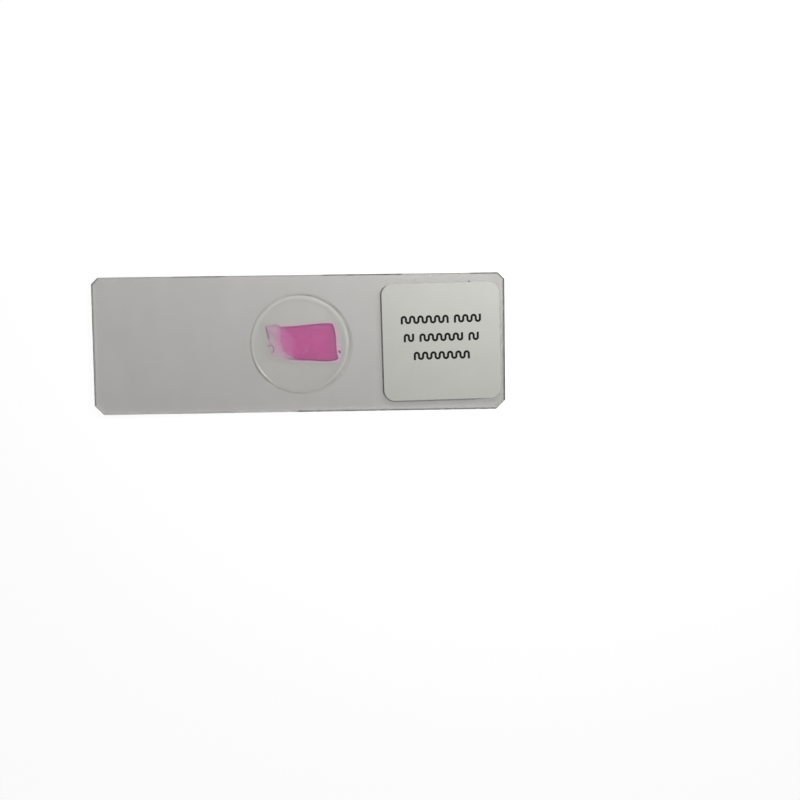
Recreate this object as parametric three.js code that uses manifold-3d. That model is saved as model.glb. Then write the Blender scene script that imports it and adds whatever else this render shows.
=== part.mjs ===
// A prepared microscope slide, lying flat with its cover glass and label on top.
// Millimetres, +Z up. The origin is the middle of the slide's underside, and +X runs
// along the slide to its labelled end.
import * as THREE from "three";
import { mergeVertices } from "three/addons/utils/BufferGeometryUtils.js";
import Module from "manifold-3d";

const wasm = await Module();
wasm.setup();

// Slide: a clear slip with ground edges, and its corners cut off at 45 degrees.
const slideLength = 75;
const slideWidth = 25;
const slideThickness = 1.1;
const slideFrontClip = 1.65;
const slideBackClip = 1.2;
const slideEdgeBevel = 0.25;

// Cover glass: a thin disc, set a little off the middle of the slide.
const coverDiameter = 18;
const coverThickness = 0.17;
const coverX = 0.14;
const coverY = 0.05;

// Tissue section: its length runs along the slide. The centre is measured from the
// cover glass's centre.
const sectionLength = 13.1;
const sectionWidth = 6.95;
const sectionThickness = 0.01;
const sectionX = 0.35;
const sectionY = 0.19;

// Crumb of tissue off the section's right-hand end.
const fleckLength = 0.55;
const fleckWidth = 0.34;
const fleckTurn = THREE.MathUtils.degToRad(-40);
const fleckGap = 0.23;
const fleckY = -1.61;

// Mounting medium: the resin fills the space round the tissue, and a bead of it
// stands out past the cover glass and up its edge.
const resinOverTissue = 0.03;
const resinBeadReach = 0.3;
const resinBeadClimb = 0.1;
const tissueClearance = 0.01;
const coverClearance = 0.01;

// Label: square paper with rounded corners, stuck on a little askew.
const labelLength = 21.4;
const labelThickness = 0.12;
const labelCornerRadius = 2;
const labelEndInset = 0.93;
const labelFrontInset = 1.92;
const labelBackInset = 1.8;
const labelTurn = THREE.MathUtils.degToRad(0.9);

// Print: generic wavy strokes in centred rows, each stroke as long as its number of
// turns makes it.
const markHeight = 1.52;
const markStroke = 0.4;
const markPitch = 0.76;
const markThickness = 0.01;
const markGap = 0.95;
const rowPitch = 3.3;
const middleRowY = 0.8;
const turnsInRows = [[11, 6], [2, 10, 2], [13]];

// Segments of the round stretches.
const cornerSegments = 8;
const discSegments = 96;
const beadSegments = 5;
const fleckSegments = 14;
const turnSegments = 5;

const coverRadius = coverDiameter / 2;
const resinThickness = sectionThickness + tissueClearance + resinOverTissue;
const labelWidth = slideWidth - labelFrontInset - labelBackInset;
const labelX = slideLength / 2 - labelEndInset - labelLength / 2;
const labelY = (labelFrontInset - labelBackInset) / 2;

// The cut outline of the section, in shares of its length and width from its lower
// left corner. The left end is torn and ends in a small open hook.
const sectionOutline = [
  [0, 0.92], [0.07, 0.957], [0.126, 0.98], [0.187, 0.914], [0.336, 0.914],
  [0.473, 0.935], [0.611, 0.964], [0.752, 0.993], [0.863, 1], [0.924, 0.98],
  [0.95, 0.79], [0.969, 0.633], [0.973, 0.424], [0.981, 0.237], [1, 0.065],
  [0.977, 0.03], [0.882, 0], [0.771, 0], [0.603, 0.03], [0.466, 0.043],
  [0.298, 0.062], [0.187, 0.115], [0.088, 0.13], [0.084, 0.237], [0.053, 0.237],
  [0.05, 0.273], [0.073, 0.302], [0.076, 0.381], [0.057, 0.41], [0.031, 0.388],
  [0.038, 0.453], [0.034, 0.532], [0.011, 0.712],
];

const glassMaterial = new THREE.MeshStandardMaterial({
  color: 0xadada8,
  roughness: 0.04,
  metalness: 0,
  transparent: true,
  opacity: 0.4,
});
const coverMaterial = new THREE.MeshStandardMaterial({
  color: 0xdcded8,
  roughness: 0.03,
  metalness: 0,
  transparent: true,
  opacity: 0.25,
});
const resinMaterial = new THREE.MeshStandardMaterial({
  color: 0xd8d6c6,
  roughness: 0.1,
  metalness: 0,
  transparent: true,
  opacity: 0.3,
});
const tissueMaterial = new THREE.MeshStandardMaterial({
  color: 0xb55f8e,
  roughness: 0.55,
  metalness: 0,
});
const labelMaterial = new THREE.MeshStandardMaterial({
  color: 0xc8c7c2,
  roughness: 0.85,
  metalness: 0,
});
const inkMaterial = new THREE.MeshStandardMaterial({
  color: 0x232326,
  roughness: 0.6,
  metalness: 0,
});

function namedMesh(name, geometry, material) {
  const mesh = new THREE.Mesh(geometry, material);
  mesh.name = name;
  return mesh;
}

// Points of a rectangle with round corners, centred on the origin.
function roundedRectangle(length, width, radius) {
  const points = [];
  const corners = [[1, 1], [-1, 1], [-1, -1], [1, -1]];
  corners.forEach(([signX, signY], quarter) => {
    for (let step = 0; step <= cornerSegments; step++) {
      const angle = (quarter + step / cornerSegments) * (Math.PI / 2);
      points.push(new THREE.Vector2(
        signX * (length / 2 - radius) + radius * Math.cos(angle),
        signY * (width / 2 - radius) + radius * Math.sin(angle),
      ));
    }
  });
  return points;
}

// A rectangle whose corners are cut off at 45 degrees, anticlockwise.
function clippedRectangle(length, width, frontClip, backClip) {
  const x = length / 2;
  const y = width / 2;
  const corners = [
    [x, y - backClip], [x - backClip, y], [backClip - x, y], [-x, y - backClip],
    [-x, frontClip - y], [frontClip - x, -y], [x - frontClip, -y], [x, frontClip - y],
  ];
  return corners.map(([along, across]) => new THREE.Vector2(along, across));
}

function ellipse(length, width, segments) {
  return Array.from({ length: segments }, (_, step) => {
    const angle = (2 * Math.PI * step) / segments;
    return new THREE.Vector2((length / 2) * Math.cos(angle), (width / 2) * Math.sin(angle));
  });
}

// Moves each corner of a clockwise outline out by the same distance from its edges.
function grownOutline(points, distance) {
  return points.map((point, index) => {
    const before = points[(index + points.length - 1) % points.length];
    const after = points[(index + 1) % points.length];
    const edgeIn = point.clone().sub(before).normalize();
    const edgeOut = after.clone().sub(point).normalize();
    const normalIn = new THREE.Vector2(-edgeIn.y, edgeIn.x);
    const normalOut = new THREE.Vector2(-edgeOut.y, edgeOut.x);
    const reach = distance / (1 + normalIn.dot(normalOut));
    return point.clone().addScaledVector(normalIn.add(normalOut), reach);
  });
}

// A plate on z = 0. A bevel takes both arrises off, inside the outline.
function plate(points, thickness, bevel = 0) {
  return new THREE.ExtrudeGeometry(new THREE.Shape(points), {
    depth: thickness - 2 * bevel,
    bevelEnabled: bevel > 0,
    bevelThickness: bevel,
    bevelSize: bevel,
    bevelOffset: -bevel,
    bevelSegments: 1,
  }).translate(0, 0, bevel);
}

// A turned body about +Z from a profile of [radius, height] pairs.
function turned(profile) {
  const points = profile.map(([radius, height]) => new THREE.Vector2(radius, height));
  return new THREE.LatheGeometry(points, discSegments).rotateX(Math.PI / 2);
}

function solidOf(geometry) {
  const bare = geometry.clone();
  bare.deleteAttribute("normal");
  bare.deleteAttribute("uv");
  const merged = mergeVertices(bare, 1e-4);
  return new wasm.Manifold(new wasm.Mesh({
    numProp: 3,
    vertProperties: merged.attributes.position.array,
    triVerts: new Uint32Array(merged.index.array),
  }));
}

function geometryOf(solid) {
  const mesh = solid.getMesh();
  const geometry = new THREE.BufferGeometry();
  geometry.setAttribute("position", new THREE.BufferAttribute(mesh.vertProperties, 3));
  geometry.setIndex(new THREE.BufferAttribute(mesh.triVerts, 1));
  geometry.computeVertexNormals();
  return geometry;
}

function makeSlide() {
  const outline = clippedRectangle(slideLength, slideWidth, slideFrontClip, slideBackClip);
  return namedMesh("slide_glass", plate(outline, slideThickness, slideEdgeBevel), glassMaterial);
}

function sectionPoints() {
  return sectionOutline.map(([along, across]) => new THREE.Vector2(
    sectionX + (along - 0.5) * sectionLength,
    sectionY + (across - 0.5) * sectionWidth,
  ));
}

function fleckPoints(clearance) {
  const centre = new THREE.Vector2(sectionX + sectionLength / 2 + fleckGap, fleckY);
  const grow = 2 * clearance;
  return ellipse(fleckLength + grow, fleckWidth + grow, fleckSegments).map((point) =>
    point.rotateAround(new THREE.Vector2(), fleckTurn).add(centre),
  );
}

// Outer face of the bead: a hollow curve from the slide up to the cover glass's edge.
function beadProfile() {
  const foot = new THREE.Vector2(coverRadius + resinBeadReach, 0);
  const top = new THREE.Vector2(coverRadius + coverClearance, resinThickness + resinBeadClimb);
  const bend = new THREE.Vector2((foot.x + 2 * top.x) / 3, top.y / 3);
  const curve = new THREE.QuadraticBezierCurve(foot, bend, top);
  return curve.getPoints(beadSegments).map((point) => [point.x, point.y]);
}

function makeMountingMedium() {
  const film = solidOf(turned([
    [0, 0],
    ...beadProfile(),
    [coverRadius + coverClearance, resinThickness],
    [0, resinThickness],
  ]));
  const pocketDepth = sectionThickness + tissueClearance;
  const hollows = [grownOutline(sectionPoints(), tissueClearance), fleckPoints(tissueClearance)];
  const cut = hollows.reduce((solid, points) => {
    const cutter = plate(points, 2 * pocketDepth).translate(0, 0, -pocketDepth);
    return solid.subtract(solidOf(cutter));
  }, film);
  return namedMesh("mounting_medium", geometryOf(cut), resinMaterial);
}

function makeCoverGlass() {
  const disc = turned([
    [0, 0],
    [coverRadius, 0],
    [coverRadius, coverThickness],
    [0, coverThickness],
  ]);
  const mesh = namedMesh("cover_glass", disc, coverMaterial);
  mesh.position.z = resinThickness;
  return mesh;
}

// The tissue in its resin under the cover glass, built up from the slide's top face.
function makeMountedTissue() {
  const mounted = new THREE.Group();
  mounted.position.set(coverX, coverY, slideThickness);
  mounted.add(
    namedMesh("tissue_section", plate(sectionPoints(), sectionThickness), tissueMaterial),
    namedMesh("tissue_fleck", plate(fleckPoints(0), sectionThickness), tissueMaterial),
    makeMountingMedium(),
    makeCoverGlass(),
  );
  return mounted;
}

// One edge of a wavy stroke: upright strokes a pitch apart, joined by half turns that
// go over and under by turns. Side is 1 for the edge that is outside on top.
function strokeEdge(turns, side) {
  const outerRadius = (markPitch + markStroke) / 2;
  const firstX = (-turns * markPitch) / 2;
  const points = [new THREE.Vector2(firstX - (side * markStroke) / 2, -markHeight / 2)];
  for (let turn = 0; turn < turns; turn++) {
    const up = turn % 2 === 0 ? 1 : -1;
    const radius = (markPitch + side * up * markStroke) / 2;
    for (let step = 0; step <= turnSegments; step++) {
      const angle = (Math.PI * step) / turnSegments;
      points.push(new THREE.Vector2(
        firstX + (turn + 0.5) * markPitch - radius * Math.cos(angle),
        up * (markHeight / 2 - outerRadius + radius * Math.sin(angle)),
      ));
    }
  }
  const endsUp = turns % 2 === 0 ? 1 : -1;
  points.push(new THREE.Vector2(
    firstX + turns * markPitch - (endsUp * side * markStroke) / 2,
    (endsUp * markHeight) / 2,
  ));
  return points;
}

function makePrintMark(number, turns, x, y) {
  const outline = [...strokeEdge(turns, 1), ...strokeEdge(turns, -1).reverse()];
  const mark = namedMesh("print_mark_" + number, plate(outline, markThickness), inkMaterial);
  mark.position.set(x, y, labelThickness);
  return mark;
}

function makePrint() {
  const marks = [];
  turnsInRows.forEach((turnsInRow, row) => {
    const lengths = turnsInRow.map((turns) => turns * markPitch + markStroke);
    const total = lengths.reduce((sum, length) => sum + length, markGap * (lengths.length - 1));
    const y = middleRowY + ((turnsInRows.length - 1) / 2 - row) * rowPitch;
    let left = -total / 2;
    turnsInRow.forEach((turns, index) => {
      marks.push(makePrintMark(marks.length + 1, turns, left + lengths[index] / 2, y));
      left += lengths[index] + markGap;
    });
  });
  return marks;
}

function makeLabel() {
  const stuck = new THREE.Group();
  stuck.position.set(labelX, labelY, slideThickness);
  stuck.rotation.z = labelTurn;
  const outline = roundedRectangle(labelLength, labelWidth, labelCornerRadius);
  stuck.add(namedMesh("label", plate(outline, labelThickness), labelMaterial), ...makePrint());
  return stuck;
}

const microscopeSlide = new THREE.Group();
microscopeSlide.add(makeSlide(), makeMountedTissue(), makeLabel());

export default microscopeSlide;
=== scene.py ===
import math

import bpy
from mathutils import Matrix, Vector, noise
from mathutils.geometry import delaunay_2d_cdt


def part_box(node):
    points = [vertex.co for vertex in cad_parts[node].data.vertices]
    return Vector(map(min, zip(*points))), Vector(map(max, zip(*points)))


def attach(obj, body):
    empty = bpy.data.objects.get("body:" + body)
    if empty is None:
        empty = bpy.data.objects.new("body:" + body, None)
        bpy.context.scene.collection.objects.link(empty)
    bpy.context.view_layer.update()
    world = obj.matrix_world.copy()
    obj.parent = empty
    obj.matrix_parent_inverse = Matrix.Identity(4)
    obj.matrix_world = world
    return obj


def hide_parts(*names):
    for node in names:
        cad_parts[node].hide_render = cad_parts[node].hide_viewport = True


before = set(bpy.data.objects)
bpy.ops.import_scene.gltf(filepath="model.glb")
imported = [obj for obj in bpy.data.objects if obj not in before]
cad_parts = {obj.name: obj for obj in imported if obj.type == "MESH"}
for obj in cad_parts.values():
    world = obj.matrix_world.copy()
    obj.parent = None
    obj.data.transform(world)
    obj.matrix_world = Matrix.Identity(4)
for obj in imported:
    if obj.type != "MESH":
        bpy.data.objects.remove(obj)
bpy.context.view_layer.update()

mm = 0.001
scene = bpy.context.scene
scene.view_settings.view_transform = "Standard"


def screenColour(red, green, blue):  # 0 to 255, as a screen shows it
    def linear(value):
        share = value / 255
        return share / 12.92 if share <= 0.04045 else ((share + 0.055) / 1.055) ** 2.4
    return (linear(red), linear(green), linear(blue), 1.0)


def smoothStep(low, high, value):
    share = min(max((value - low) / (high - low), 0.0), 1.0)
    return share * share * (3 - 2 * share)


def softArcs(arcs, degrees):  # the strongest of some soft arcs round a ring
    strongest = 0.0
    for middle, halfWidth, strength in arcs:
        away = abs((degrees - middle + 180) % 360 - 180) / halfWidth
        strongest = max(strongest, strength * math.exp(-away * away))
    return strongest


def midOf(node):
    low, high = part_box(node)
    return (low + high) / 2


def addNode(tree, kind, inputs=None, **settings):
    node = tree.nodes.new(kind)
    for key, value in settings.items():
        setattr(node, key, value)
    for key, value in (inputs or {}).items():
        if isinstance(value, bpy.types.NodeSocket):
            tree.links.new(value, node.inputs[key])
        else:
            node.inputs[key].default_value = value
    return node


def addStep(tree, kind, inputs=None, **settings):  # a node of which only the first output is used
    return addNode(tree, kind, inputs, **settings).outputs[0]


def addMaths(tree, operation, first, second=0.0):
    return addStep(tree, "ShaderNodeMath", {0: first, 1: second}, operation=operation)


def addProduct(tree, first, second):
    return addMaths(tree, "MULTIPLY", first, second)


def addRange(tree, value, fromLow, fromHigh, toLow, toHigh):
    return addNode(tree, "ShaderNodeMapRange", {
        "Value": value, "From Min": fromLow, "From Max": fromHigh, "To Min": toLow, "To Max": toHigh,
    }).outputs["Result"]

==

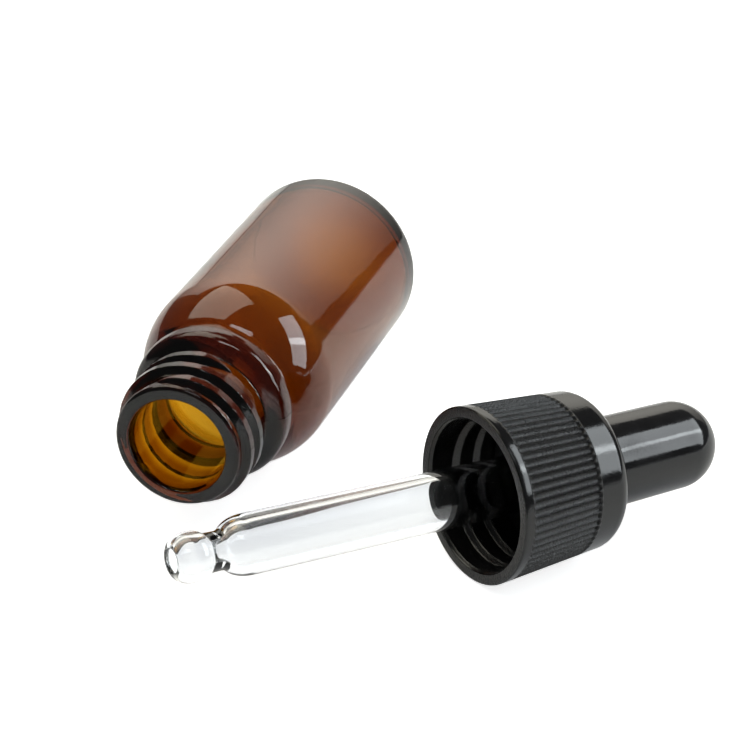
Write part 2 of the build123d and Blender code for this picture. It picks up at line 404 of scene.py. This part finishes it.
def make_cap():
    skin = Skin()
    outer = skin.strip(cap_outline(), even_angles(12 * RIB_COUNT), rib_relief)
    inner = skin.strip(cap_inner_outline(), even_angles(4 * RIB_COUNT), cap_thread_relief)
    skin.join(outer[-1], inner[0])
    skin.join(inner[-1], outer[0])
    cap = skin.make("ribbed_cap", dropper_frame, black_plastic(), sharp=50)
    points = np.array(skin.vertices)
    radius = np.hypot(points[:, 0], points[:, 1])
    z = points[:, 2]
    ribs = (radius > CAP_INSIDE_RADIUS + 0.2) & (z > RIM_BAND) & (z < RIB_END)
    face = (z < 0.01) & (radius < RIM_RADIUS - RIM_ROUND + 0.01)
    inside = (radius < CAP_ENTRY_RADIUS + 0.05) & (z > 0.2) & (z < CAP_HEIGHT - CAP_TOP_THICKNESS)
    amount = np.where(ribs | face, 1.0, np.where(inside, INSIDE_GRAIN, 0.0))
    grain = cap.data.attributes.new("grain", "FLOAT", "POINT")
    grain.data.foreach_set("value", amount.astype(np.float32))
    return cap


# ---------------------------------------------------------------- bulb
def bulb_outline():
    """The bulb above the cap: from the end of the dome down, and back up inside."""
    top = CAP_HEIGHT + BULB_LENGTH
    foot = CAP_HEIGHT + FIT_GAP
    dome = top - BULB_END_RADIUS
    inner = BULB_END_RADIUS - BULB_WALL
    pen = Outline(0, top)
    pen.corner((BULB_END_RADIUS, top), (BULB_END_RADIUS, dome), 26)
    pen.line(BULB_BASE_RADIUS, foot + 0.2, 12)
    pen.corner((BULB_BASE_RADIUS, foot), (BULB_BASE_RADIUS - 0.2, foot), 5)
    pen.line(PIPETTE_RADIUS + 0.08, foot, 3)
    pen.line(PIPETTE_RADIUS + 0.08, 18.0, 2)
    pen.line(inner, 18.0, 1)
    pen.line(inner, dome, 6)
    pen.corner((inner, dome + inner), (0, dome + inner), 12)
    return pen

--

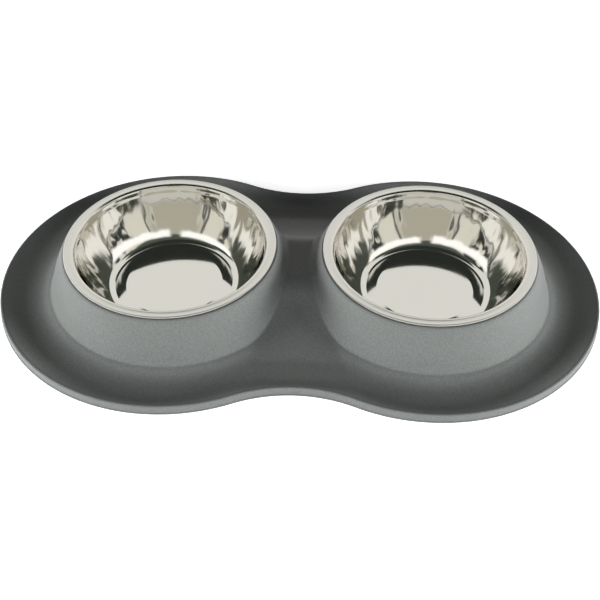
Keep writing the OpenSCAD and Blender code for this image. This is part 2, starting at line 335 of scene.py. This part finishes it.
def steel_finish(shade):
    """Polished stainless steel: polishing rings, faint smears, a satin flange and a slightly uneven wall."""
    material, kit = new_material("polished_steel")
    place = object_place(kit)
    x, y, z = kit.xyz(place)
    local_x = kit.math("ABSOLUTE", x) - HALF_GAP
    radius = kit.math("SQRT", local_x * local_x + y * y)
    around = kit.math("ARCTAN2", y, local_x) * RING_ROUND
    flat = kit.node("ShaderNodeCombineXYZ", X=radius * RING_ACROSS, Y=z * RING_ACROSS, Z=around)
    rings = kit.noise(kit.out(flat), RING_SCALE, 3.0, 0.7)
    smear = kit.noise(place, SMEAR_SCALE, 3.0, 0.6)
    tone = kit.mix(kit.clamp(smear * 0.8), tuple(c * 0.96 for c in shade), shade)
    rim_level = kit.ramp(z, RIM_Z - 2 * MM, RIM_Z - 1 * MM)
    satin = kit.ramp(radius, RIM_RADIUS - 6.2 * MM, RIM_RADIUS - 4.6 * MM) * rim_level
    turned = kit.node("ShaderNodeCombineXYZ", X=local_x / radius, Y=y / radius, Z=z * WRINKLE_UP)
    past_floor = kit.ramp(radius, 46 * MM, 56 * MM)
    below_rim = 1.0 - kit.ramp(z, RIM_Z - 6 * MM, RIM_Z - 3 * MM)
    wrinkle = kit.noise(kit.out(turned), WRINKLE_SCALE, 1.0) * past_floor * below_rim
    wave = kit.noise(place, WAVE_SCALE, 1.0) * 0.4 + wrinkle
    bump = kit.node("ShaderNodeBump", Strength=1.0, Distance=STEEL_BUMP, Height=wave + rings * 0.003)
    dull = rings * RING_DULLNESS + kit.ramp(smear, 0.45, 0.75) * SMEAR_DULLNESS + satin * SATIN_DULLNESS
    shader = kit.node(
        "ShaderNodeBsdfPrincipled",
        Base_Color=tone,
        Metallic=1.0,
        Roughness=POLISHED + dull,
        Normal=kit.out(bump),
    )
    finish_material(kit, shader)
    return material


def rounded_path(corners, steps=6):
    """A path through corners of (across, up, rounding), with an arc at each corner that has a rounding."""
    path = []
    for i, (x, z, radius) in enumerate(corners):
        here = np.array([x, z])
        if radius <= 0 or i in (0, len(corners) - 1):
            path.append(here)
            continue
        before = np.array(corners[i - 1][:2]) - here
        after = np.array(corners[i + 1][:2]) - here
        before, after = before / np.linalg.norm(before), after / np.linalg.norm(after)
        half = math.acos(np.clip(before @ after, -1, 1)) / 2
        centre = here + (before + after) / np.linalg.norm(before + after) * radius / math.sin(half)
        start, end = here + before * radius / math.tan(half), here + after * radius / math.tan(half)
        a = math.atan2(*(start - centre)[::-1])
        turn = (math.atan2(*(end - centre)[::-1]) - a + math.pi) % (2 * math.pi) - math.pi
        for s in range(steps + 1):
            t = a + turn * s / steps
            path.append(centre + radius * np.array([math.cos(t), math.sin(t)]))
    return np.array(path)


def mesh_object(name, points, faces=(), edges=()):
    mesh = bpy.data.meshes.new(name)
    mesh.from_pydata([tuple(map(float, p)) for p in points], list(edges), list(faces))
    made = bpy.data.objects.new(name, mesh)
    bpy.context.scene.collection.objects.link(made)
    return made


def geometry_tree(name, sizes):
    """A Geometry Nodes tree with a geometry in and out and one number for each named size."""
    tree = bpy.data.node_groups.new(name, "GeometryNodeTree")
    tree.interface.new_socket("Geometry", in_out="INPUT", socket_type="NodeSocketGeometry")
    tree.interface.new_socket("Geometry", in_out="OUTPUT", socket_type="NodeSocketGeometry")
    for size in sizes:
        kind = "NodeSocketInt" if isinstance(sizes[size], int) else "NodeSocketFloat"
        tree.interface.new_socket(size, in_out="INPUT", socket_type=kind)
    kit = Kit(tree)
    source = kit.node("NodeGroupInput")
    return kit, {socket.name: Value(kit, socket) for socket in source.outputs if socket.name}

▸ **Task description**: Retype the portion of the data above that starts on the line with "const microscopeSlide = new THREE.Group();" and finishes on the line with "obj.parent = None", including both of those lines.

▸ **Result of this exercise**:
const microscopeSlide = new THREE.Group();
microscopeSlide.add(makeSlide(), makeMountedTissue(), makeLabel());

export default microscopeSlide;
=== scene.py ===
import math

import bpy
from mathutils import Matrix, Vector, noise
from mathutils.geometry import delaunay_2d_cdt


def part_box(node):
    points = [vertex.co for vertex in cad_parts[node].data.vertices]
    return Vector(map(min, zip(*points))), Vector(map(max, zip(*points)))


def attach(obj, body):
    empty = bpy.data.objects.get("body:" + body)
    if empty is None:
        empty = bpy.data.objects.new("body:" + body, None)
        bpy.context.scene.collection.objects.link(empty)
    bpy.context.view_layer.update()
    world = obj.matrix_world.copy()
    obj.parent = empty
    obj.matrix_parent_inverse = Matrix.Identity(4)
    obj.matrix_world = world
    return obj


def hide_parts(*names):
    for node in names:
        cad_parts[node].hide_render = cad_parts[node].hide_viewport = True


before = set(bpy.data.objects)
bpy.ops.import_scene.gltf(filepath="model.glb")
imported = [obj for obj in bpy.data.objects if obj not in before]
cad_parts = {obj.name: obj for obj in imported if obj.type == "MESH"}
for obj in cad_parts.values():
    world = obj.matrix_world.copy()
    obj.parent = None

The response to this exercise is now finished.